Daleiden attributed Crutcher’s work to an investigation by the ABC program 20/20, which featured a lab technician named Lawrence Dean Alberty, who claimed that Planned Parenthood was selling fetal tissue for profit.
Albert’s allegation triggered an FBI investigation that eventually cleared Planned Parenthood of any wrongdoing. A congressional investigation into the matter subsequently fell apart when Alberty admitted under oath that he had lied on 20/20 and that Crutcher’s organization had paid him more than $20,000.

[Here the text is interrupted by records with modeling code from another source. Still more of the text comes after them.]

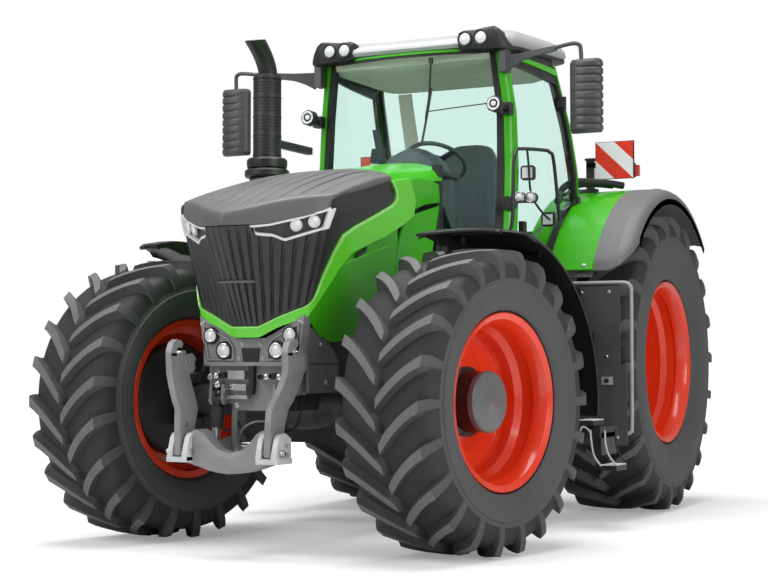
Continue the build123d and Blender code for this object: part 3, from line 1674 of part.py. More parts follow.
cover_edge = (
    (-1300, 1886),
    (-978, 1888),
    (-918, 1892),
    (-839, 1905),
    (-716, 1950),
    (corner_y, 2005),
    (-599, 2042),
    (-375, 2108),
    (-83, 2173),
    (170, 2238),
    (400, 2290),
    (400, 2700),
    (-1300, 2700),
)
cover_rear = both_sides(((0, 345), (200, 318), (380, 250), (520, 168), (700, 100), (700, 1500)))
lamp_outline = (
    (-900, 1884),
    (-896, 1838),
    (-826, 1834),
    (-777, 1808),
    (-622, 1880),
    (-618, 1996),
    (-716, 1946),
    (-839, 1903),
)
lenses = ((0.7, 1888), (0.86, 1912))  # share of the front's half, height

nose_span = (front_axle_y - 1100, front_axle_y + corner_y)
roof_span = (bonnet_lift + 1500, bonnet_lift + 2800)
bonnet_outer = bonnet_solid(0)
bonnet_inner = bonnet_solid(bonnet_wall)
with BuildPart() as bonnet_shell:
    add(bonnet_outer)
    add(bonnet_inner, mode=Mode.SUBTRACT)
    front_prism(lifted(chin), *nose_span, mode=Mode.SUBTRACT)
    side_prism(from_axle((*skirt, (1300, 900))), -700, 700, mode=Mode.SUBTRACT)
    side_prism([(y + bonnet_stretch, z) for y, z in from_axle(rear_cut)], -700, 700, mode=Mode.SUBTRACT)
    plan_prism(
        [(x, y + bonnet_stretch) for x, y in from_axle_plan(rear_curve)],
        *roof_span,
        mode=Mode.SUBTRACT,
    )

with BuildPart() as dark_zone:
    side_prism(
        from_axle(((-1300, 1200), (corner_y, 1200), *band_inner, (145, 2700), (-1300, 2700))),
        -700,
        700,
    )
    front_prism(lifted(chin_band), *nose_span, mode=Mode.SUBTRACT)

with BuildPart() as cover_zone:
    side_prism(from_axle(cover_edge), -700, 700)
    plan_prism(from_axle_plan(cover_rear), *roof_span, mode=Mode.SUBTRACT)

with BuildPart() as bonnet_cover:
    add(bonnet_shell.part)
    add(cover_zone.part, mode=Mode.INTERSECT)
    for share in cover_grooves:
        for side in (1, -1) if share else (1,):
            line = []
            for y, crown, fall in bonnet_top[1:4]:
                line.append(
                    (
                        side * share * bonnet_shoulder_x,
                        front_axle_y + y,
                        bonnet_lift + crown - fall * share**2.4,
                    )
                )
            for start, end in zip(line, line[1:]):
                bar(cover_groove, start, end, mode=Mode.SUBTRACT)
save(bonnet_cover, "bonnet_cover")

with BuildPart() as lamp_zone:
    for side in (1, -1):
        side_prism(from_axle(lamp_outline), side * 100, side * 700)

with BuildPart() as lamp_recess_zone:
    add(bonnet_outer)
    add(bonnet_solid(lamp_recess), mode=Mode.SUBTRACT)
    side_prism(from_axle(lamp_outline), -700, 700, mode=Mode.INTERSECT, grow=-lamp_rim)

with BuildPart() as headlamps:
    add(bonnet_shell.part)
    add(lamp_zone.part, mode=Mode.INTERSECT)
    add(cover_zone.part, mode=Mode.SUBTRACT)
    add(lamp_recess_zone.part, mode=Mode.SUBTRACT)
    for share, z in lenses:
        face = Vector(*bonnet_front(share, bonnet_lift + z))
        along = Vector(*bonnet_front(1, bonnet_lift + z)) - face
        out = Vector(along.Y, -along.X, 0).normalized()
        for side in (1, -1):
            seat_point = face - out * (lamp_recess + 3)
            lens_point = face - out * lens_drop
            bar(
                lens_radius,
                (side * seat_point.X, seat_point.Y, seat_point.Z),
                (side * lens_point.X, lens_point.Y, lens_point.Z),
            )
save(headlamps, "headlamps")

with BuildPart() as grille:
    add(bonnet_shell.part)
    add(dark_zone.part, mode=Mode.INTERSECT)
    add(lamp_zone.part, mode=Mode.SUBTRACT)
    add(cover_zone.part, mode=Mode.SUBTRACT)
    for share in grille_grooves:
        for side in (1, -1):
            low, high = bonnet_front(share, bonnet_foot_z), bonnet_front(share, bonnet_lift + 2000)
            start, end = [(side * x, y, z) for x, y, z in (low, high)]
            bar(grille_groove, start, end, mode=Mode.SUBTRACT)
save(grille, "grille")

with BuildPart() as band_zone:
    side_prism(from_axle((*band_inner, *band_outer)), -700, 700)
    front_prism(lifted(chin_band), *nose_span)
    front_prism(lifted(chin), *nose_span, mode=Mode.SUBTRACT)

with BuildPart() as band:
    add(bonnet_solid(-bonnet_band_rise))
    add(bonnet_inner, mode=Mode.SUBTRACT)
    add(band_zone.part, mode=Mode.INTERSECT)
    add(cover_zone.part, mode=Mode.SUBTRACT)

with BuildPart() as bonnet:
    add(bonnet_shell.part)
    add(dark_zone.part, mode=Mode.SUBTRACT)
    add(cover_zone.part, mode=Mode.SUBTRACT)
    add(lamp_zone.part, mode=Mode.SUBTRACT)
    add(band.part)
    for side in (1, -1):
        # hinge leaves under the rear of the top
        slab(
            side * (bonnet_hinge_x + 2),
            side * (bonnet_hinge_x + 22),
            bonnet_hinge_y - 20,
            bonnet_hinge_y + 20,
            bonnet_hinge_z - 24,
            bonnet_hinge_z + 70,
        )
        bar(
            12 + fit_gap,
            (side * bonnet_hinge_x, bonnet_hinge_y, bonnet_hinge_z),
            (side * (bonnet_hinge_x + 40), bonnet_hinge_y, bonnet_hinge_z),
            mode=Mode.SUBTRACT,
        )
save(bonnet, "bonnet")
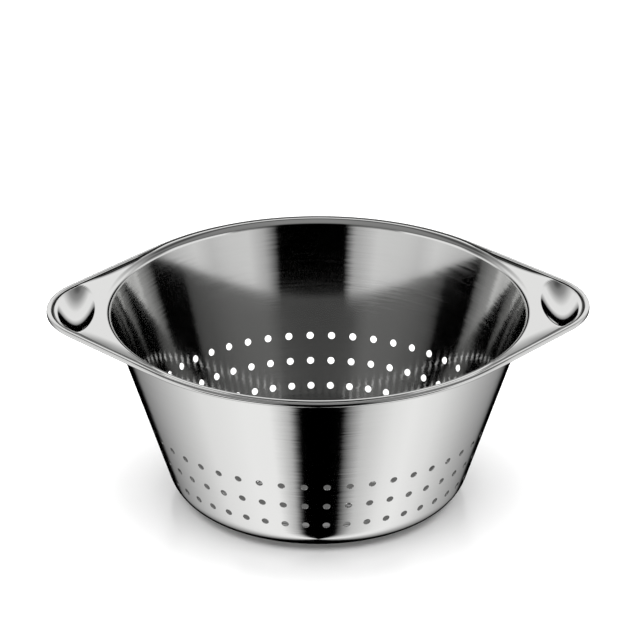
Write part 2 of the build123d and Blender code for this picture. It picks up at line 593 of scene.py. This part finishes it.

Update 12:20pm CT, Sept. 29: After publication, Planned Parenthood identified the Cunningham video in a statement to the Daily Dot as originating from a website called the Grantham Collection. The website lists Cunningham’s organization, the Center for Bio-Ethical Reform, as a “lifetime partner.”
Slate writer Brian Palmer wrote of the organization in October 2010:
“In the late 1990s, a second major source [of abortion footage] emerged. The Center for Bio-Ethical Reform has compiled an extensive library of pictures and videos of fetuses and abortion procedures. The center pays doctors and clinics to permit a contract photographer to enter the operating room and document the abortion. Selling access to an operating room is unheard of in the United States, so it’s very likely that the center’s images were all taken abroad. The center won’t say whether it obtains the patients’ consent to snap pictures.”